Арнольд посмотрел на фельдфебеля.
— Ну, говорите о том, что не к спеху. Господин лейтенант подождет, пока мы кончим, не правда ли? — обратился он ко мне.
— Конечно, — подтвердил я, устраиваясь так, чтобы лучше видеть Новака, но притворяясь, что меня нисколько не интересует происходящий разговор.
Новак пришел в еще большее замешательство. Он сжимал под мышкой завернутый в газету солдатский хлеб, а в левой руке держал маленькую записку, в которую временами заглядывал.
— Если разрешите… — неохотно начал он.
— Да, пожалуйста, — кивнул Арнольд.
— Эти наблюдения, господин обер-лейтенант, я произвожу уже давно, но ничего не мог точно установить до сегодняшнего дня.
— Что ты скажешь, — обратился вдруг ко мне Арнольд, — за сегодняшнюю ночь у нас опять четверо раненых. Если так пойдет дальше, то к смене моя рота сократится до половинного состава.
— Так точно, — подтвердил Новак. — И если мы еще прибавим тех, которые записались к врачу…
— Какие ранения? — спросил я.
— Два в плечо, одно в руку и четвертое в ляжку, — ответил фельдфебель.
— А где они были ранены?
— У латрины номер семь.
— Надо было закрыть это заведение, — сказал я горячо. — Вообще этот гуано-реванш нам совсем не к лицу. Ранения, очевидно, вызваны тем, что итальянский снайпер хорошо пристрелялся к этому месту и палит при появлении каждого живого существа. В результате у нас раненые и убитые.
— В том-то и дело, господин лейтенант, что за все время пребывания здесь из девятнадцати случаев только один смертельный, — почтительно возразил Новак.
Арнольд громко рассмеялся.
— Так ведь это очень хорошо, Новак, что нет смертельных случаев.
— Прошу прощения; господин обер-лейтенант, как раз в этом и заключается все дело.
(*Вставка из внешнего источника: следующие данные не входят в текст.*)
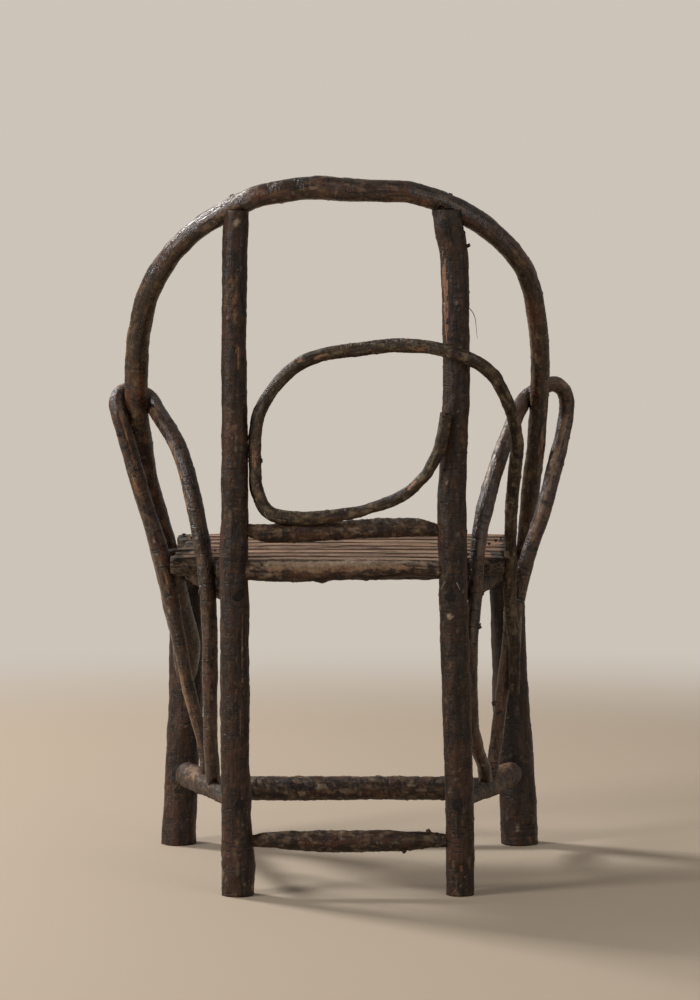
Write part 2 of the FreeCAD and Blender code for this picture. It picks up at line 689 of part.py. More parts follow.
def nail(group, head_seat, direction, length, through):
    """A nail whose head sits at head_seat; its shank cuts its own hole in each piece."""
    direction = unit(direction)
    base = head_seat - direction * nail_head_lift
    shank = skin([square(base, direction, nail_shank),
                  square(base + direction * length, direction,
                         nail_shank * nail_tip_share)])
    head = skin([square(base, direction, nail_head),
                 square(base - direction * nail_head_thickness, direction,
                        nail_head * nail_crown_share)])
    nails[group].append(shank.fuse(head))
    for name in through:
        cut_from(name, shank)


def nail_limb(group, run, spot, carrier_spot, bite, through):
    """A nail through a limb at a spot on its middle, square to it, towards its carrier."""
    points, radii = run
    nearest = min(range(1, len(points) - 1), key=lambda index: (points[index] - spot).Length)
    along = unit(points[nearest + 1] - points[nearest - 1])
    direction = carrier_spot - spot
    direction = unit(direction - along * direction.dot(along))
    seat = radii[nearest] * head_seat_share
    length = seat + radii[nearest] + rub_gap + bite
    nail(group, spot - direction * seat, direction, length, through)


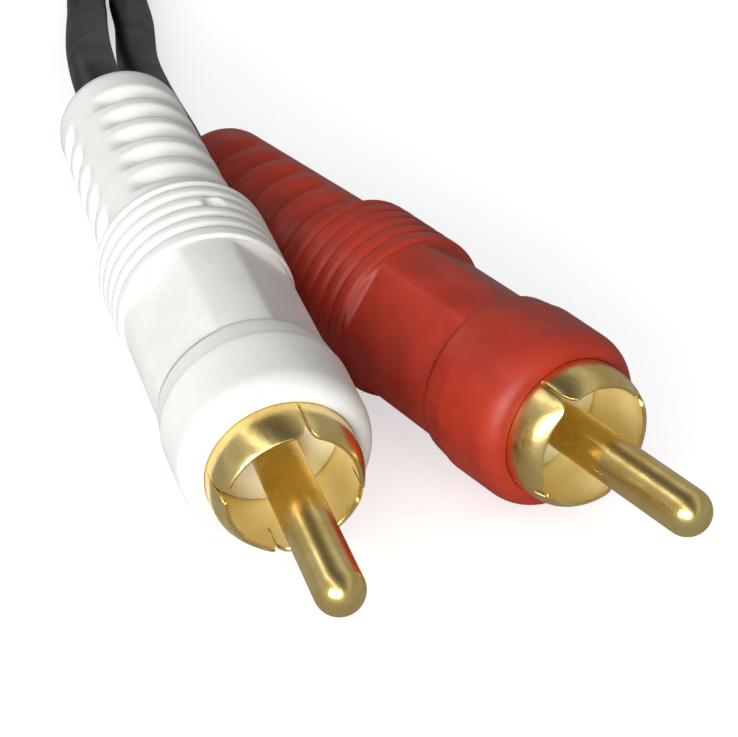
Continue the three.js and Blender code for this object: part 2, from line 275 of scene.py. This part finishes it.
def vinylMaterial(name, light, dark, roughness, specular):
    n = newMaterial(name)
    cloud = n.noise(scale=300, detail=3).between(0.3, 0.7)
    n.bump(n.noise(scale=6000, detail=2), distance=0.00002, strength=0.5)
    return n.set(
        Base_Color=n.mix(cloud, linear(*light), linear(*dark)),
        Roughness=roughness + cloud * 0.08,
        Specular_IOR_Level=specular,
    )


def simpleMaterial(name, light, dark, roughness, metallic=0.0):
    n = newMaterial(name)
    cloud = n.noise(scale=500, detail=3).between(0.3, 0.7)
    n.bump(n.noise(scale=5000, detail=2), distance=0.00002, strength=0.4)
    return n.set(
        Base_Color=n.mix(cloud, linear(*light), linear(*dark)),
        Roughness=roughness + cloud * 0.1,
        Metallic=metallic,
    )


materials = {
    "gold_plate": goldMaterial(
        "gold plate", (238, 213, 142), (220, 190, 112), roughness=0.17, metallic=1.0),
    "white_plastic": plasticMaterial(
        "white plastic", (236, 235, 231), (231, 230, 225), roughness=0.45, specular=0.4),
    "red_plastic": plasticMaterial(
        "red plastic", (173, 49, 27), (158, 41, 21), roughness=0.46, specular=0.42),
    "cream_plastic": simpleMaterial(
        "cream plastic", (252, 248, 228), (248, 241, 214), roughness=0.45),
    "mould_plastic": simpleMaterial(
        "mould plastic", (217, 214, 204), (205, 202, 190), roughness=0.6),
    "black_vinyl": vinylMaterial(
        "black vinyl", (27, 27, 30), (20, 20, 23), roughness=0.4, specular=0.35),
    "polythene": simpleMaterial("polythene", (228, 228, 224), (220, 220, 216), roughness=0.5),
    "copper": simpleMaterial(
        "copper", (196, 120, 84), (170, 98, 64), roughness=0.3, metallic=1.0),
    "tie_cloth": simpleMaterial("tie cloth", (34, 34, 36), (24, 24, 26), roughness=0.85),
}
# The cup's inside: a rougher, less metallic gold, its lighter colour painted light for the light
# that falls into the cup
cupLiningPaintedLighter = goldMaterial(
    "gold plate inside painted lighter", (255, 240, 180), (250, 230, 160), roughness=0.35, metallic=0.42)
print("materials made")


# Cords

lead = {
    "radius": 2.0,
    "coreAround": 32,
    "pitch": 4.1,  # between the two halves of the twin lead
    "neck": 0.9,
    "halfAround": 20,
    "twinWidth": 8.0,
    "onEdge": (4.0, 46.0),  # where the twin lead starts and ends its turn, from the split
    "step": 1.6,
    "fineStep": 0.7,
}

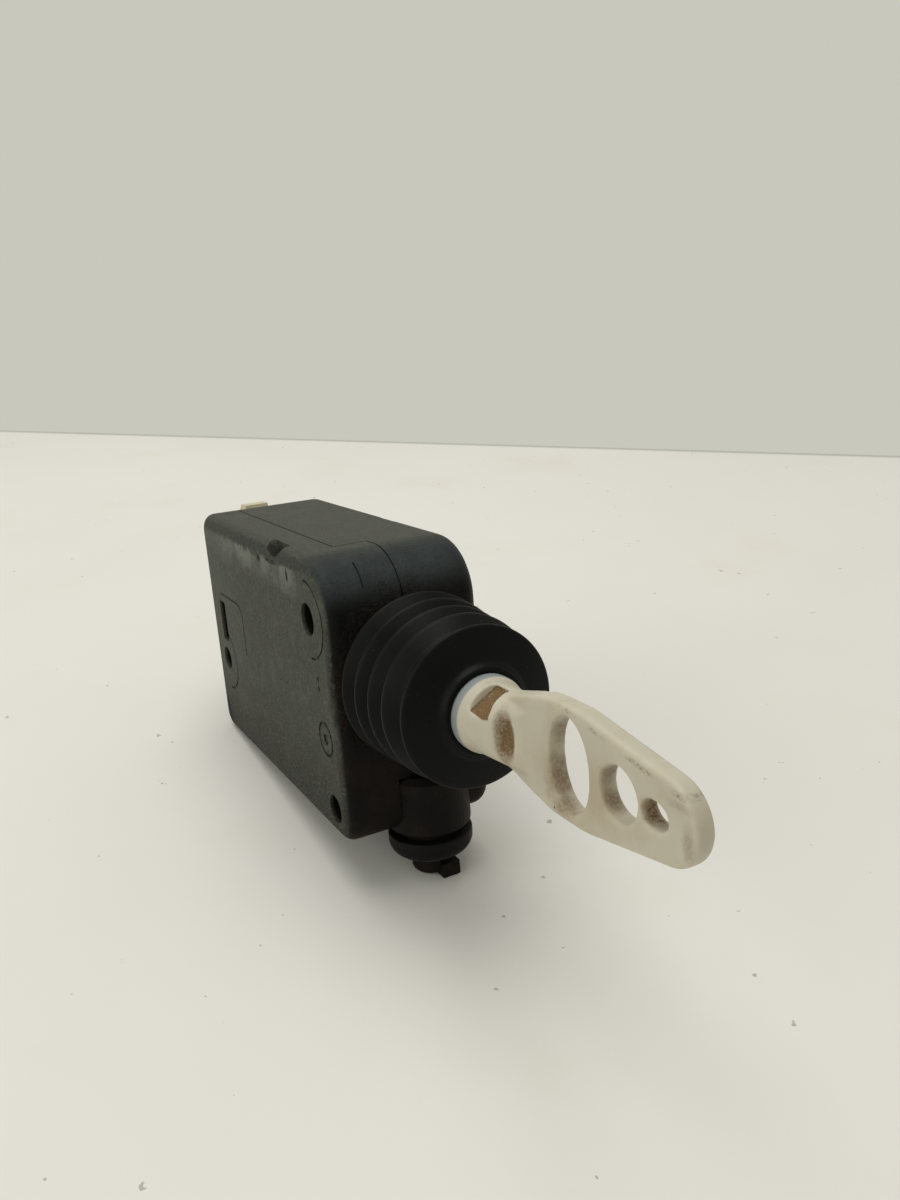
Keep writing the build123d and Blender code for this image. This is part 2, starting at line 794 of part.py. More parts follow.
with BuildPart() as connector_body:
    add(connector_form(0.0, connector_mouth_x, flange_x + 1))
    add(connector_form(-connector_flange, flange_x, flange_x + 1))
    add(connector_form(connector_wall, connector_mouth_x, connector_floor_x), mode=Mode.SUBTRACT)
    ramp_foot_z = connector_z + connector_height / 2 - lock_ramp_sink
    ramp_top_z = connector_z + connector_height / 2 + lock_ramp_height
    ramp_start_x = connector_mouth_x + lock_ramp_start
    ramp_crest_x = ramp_start_x + lock_ramp_rise
    ramp_end_x = ramp_crest_x + lock_ramp_flat
    with BuildSketch(Plane.XZ.offset(-connector_y - lock_ramp_width / 2)):
        with BuildLine():
            Polyline(
                (ramp_start_x, ramp_foot_z),
                (ramp_crest_x, ramp_top_z),
                (ramp_end_x, ramp_top_z),
                (ramp_end_x, ramp_foot_z),
                close=True,
            )
        make_face()
    extrude(amount=lock_ramp_width)
    add(connector_terminals.part, mode=Mode.SUBTRACT)
save(connector_body.part, "connector_body")

# ---- Strips that carry the supply from the blades down to the motor's end bell

strip_x = motor_x - can_flat_width / 2 - strip_drop_gap
bell_rear_x = motor_x - can_flat_width / 2
with BuildPart() as supply_strips:
    for spot_y, spot_z in terminal_spots:
        with BuildSketch(Plane.XZ.offset(-spot_y - strip_width / 2)):
            with BuildLine():
                Polyline(
                    (terminal_tail_x, spot_z),
                    (strip_x, spot_z),
                    (strip_x, can_bottom_z + strip_entry_rise),
                    (bell_rear_x - strip_thickness / 2, can_bottom_z + strip_entry_rise),
                )
            trace(line_width=strip_thickness)
        extrude(amount=strip_width)
    add(connector_terminals.part, mode=Mode.SUBTRACT)
save(supply_strips.part, "supply_strips")

# ---- Motor: flat-sided can, plastic end bell, two bushes, two magnets and two brushes

with BuildPart() as motor_can:
    with BuildSketch(Plane.XY.offset(can_rim_z)):
        add(motor_section(can_radius, can_flat_width))
    extrude(amount=can_top_z - can_rim_z)
    fillet(motor_can.faces().sort_by(Axis.Z)[-1].edges(), can_rounding)
    with BuildSketch(Plane.XY.offset(can_rim_z)):
        add(motor_section(can_radius - can_wall, can_flat_width - 2 * can_wall))
    extrude(amount=can_top_z - can_rim_z - can_wall, mode=Mode.SUBTRACT)
    with BuildSketch(Plane.XY.offset(can_top_z - can_wall)):
        with Locations((motor_x, motor_y)):
            Circle(bearing_radius + bearing_boss_wall)
    extrude(amount=bearing_length)
    with BuildSketch(Plane.XY.offset(can_top_z - can_wall)):
        with Locations((motor_x, motor_y)):
            Circle(bearing_radius)
    extrude(amount=bearing_length, mode=Mode.SUBTRACT)
save(motor_can.part, "motor_can")

with BuildPart() as motor_bearings:
    for level in (can_bottom_z, can_top_z - can_wall):
        with BuildSketch(Plane.XY.offset(level)):
            with Locations((motor_x, motor_y)):
                Circle(bearing_radius)
                Circle(motor_shaft_radius + motor_shaft_gap, mode=Mode.SUBTRACT)
        extrude(amount=bearing_length)
save(motor_bearings.part, "motor_bearings")

brush_z = can_rim_z + brush_rise
brush_inner = commutator_radius + brush_gap
brush_outer = brush_inner + brush_length
with BuildPart() as motor_end_bell:
    with BuildSketch(Plane.XY.offset(can_bottom_z)):
        add(motor_section(can_radius, can_flat_width))
    extrude(amount=end_bell_height)
    fillet(motor_end_bell.faces().sort_by(Axis.Z)[0].edges(), end_bell_rounding)
    with Locations((motor_x, motor_y, can_bottom_z + bearing_length / 2)):
        Cylinder(bearing_radius, bearing_length, mode=Mode.SUBTRACT)
save(motor_end_bell.part, "motor_end_bell")

with BuildPart() as brush_arms:
    for side in (-1, 1):
        arm_x = motor_x + side * (brush_outer + brush_arm_thickness / 2)
        with BuildSketch(Plane.XY.offset(can_rim_z)):
            with Locations((arm_x, motor_y)):
                Rectangle(brush_arm_thickness, brush_width)
        extrude(amount=brush_z + brush_width - can_rim_z)
save(brush_arms.part, "brush_arms")

with BuildPart() as motor_brushes:
    with BuildSketch(Plane.XY.offset(brush_z)):
        with Locations((motor_x, motor_y)):
            Rectangle(2 * brush_outer, brush_width)
            Circle(brush_inner, mode=Mode.SUBTRACT)
    extrude(amount=brush_width)
save(motor_brushes.part, "motor_brushes")

magnet_inner = core_radius + magnet_air_gap
magnet_bottom = can_top_z - can_wall - magnet_drop - magnet_height
with BuildPart() as motor_magnets:
    with BuildSketch(Plane.XY.offset(magnet_bottom)):
        with Locations((motor_x, motor_y)):
            Circle(can_radius - can_wall)
            Circle(magnet_inner, mode=Mode.SUBTRACT)
            magnet_half_width = (can_radius - can_wall) * sin(radians(magnet_half_angle))
            Rectangle(2 * magnet_half_width, 4 * can_radius, mode=Mode.INTERSECT)
    extrude(amount=magnet_height)
save(motor_magnets.part, "motor_magnets")

# ---- Armature: shaft, three-pole core, windings, commutator and pinion

core_bottom = magnet_bottom + (magnet_height - core_height) / 2
shaft_bottom = can_bottom_z + shaft_end_gap
shaft_top = wheel_top + shaft_overrun
with BuildPart() as motor_shaft:
    with BuildSketch(Plane.XY.offset(shaft_bottom)):
        with Locations((motor_x, motor_y)):
            Circle(motor_shaft_radius)
    extrude(amount=shaft_top - shaft_bottom)
    chamfer(motor_shaft.edges().filter_by(GeomType.CIRCLE), shaft_chamfer)
save(motor_shaft.part, "motor_shaft")


def slot_section(shrink):
    """The three winding slots of the core: round pockets, set in by a gap."""
    slot_centre = core_radius - slot_mouth - slot_half_width
    with BuildSketch() as section:
        with Locations((motor_x, motor_y)):
            with PolarLocations(slot_centre, core_slots):
                Circle(slot_half_width - shrink)
    return section.sketch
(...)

Как я уже докладывал, на основании наблюдений у меня появилось подозрение, что в латрине номер семь, находящейся далеко впереди и стоящей уединенно, очень удобно заниматься самоувечьем.
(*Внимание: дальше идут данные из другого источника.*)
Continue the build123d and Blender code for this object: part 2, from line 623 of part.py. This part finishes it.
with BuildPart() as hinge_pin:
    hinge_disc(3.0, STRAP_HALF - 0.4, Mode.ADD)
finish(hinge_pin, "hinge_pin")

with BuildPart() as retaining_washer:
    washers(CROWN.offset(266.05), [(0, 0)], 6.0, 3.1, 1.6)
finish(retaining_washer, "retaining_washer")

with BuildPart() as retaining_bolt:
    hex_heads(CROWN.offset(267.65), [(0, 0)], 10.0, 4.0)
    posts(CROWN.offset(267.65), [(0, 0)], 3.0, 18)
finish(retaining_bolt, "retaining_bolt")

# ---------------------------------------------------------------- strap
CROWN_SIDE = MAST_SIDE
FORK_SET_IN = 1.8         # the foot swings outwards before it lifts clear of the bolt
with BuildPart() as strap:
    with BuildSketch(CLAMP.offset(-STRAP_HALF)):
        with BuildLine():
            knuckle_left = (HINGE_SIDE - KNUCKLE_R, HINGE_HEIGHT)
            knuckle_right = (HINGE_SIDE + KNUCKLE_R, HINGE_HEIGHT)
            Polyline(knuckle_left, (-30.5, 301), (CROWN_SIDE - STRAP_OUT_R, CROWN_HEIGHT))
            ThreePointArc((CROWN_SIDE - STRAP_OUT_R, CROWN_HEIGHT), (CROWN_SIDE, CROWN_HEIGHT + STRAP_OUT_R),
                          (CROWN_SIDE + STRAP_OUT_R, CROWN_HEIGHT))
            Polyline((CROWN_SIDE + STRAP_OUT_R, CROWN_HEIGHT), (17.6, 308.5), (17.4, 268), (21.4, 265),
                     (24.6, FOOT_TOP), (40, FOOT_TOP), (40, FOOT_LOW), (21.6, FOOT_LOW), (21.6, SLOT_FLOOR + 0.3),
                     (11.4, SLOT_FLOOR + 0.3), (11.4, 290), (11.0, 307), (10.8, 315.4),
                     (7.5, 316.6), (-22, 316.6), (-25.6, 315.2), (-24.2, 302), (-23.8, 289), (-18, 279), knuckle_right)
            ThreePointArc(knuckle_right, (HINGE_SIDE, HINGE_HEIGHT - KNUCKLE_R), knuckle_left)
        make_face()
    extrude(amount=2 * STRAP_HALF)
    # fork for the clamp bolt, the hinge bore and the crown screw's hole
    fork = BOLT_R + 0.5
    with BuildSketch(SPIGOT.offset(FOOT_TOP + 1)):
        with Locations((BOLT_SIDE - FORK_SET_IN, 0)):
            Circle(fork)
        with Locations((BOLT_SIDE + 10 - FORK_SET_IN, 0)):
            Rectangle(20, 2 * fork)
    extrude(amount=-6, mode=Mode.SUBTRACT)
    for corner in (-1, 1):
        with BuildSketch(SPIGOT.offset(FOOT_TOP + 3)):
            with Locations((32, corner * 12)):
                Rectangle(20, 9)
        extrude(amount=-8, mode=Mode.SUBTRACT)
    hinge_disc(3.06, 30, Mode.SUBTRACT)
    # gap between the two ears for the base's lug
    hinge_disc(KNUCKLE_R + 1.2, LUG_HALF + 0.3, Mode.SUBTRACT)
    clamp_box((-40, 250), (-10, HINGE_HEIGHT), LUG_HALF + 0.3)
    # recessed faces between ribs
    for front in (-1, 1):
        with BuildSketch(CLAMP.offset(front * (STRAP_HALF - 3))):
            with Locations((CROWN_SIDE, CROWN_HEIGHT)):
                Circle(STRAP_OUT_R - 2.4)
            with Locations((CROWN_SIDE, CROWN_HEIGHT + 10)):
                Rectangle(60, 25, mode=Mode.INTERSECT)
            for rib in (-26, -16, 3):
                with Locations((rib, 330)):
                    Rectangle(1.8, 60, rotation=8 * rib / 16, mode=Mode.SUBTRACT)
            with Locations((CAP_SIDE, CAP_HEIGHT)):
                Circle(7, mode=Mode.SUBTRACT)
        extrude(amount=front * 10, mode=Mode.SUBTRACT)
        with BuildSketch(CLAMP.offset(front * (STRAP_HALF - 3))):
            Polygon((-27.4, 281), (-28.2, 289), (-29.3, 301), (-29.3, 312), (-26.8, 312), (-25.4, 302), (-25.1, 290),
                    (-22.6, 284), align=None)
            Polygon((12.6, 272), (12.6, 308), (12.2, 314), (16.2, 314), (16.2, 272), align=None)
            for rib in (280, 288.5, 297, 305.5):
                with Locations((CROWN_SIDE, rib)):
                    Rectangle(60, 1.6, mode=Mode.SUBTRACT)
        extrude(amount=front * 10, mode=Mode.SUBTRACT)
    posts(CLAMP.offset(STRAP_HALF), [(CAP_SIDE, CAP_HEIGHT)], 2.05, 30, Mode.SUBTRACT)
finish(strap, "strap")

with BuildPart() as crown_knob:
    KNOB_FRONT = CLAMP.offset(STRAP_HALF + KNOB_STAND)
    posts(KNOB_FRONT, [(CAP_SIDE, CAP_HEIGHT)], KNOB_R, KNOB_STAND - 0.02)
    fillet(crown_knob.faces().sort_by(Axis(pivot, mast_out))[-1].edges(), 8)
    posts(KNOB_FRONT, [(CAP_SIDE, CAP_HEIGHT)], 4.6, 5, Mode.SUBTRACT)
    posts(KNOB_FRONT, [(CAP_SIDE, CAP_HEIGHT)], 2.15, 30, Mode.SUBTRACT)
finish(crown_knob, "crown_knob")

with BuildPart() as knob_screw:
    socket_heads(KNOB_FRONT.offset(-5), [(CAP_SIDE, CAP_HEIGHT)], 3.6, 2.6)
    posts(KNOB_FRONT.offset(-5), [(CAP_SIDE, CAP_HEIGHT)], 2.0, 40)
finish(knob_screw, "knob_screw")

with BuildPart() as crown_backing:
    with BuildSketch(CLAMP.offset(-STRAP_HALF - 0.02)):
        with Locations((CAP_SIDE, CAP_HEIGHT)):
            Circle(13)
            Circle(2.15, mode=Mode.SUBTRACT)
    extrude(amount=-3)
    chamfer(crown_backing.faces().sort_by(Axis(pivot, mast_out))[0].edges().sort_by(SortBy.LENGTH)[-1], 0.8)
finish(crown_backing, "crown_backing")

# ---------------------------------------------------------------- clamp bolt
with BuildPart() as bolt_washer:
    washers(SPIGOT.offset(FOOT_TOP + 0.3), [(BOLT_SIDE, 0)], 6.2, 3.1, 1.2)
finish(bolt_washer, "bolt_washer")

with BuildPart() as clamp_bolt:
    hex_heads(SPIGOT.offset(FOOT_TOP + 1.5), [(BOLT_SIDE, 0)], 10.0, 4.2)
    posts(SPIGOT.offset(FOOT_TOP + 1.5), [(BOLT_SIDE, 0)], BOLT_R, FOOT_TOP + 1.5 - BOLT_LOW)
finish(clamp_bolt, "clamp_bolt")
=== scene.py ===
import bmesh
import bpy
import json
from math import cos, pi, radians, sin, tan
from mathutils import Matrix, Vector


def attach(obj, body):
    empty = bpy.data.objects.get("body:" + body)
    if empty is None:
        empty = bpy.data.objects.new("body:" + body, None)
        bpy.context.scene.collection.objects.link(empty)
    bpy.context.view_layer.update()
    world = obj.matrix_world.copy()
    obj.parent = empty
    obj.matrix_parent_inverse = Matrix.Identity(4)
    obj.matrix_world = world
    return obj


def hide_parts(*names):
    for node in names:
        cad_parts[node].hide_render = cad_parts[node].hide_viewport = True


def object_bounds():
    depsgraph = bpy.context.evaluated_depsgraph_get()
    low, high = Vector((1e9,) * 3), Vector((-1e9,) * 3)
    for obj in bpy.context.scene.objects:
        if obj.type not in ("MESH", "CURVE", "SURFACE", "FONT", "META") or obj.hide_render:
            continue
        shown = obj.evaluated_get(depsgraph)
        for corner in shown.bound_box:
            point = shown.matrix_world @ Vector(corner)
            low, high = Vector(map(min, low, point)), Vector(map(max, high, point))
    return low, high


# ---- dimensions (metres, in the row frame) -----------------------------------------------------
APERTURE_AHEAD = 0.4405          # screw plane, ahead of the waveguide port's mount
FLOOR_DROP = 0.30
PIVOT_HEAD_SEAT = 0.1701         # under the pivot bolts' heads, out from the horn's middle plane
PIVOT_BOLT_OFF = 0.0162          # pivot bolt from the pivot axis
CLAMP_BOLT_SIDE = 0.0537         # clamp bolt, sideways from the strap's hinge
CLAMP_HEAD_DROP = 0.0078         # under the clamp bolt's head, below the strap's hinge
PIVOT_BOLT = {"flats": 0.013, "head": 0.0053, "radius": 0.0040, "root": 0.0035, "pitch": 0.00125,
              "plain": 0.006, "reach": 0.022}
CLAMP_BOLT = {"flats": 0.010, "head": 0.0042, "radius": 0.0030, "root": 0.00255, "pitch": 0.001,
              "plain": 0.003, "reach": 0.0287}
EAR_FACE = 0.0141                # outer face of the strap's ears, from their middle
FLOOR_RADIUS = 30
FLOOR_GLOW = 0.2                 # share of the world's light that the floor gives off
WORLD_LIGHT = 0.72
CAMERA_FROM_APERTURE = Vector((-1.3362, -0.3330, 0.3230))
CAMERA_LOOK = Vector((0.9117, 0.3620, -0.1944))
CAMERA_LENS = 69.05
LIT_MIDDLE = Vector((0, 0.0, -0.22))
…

— Ну, Новак, — прервал его Арнольд, — пока вы не можете подкрепить свое подозрение конкретными данными, об этом лучше молчать.
— Потому-то я и забрал солдатский хлеб, господин обер-лейтенант, чтобы подкрепить им свое подозрение.
Фельдфебель вынул из газеты хлеб и положил его на стол.
— Прошу прощения у господина обер-лейтенанта и господина лейтенанта, хлеб не очень хорошо пахнет, — сказал Новак смущенно, — так как я извлек его из латрины, куда он был брошен злоумышленником.
Хлеб и без объяснения Новака говорил сам за себя.
— Извольте посмотреть сюда, — сказал фельдфебель, указывая на середку хлеба, где была отчетливо видна обугленная дыра, — это место выстрела.
Новак повернул хлеб, другая сторона его была разодрана.
— Извольте видеть.
— Это еще не доказательство, — спокойно сказал Арнольд.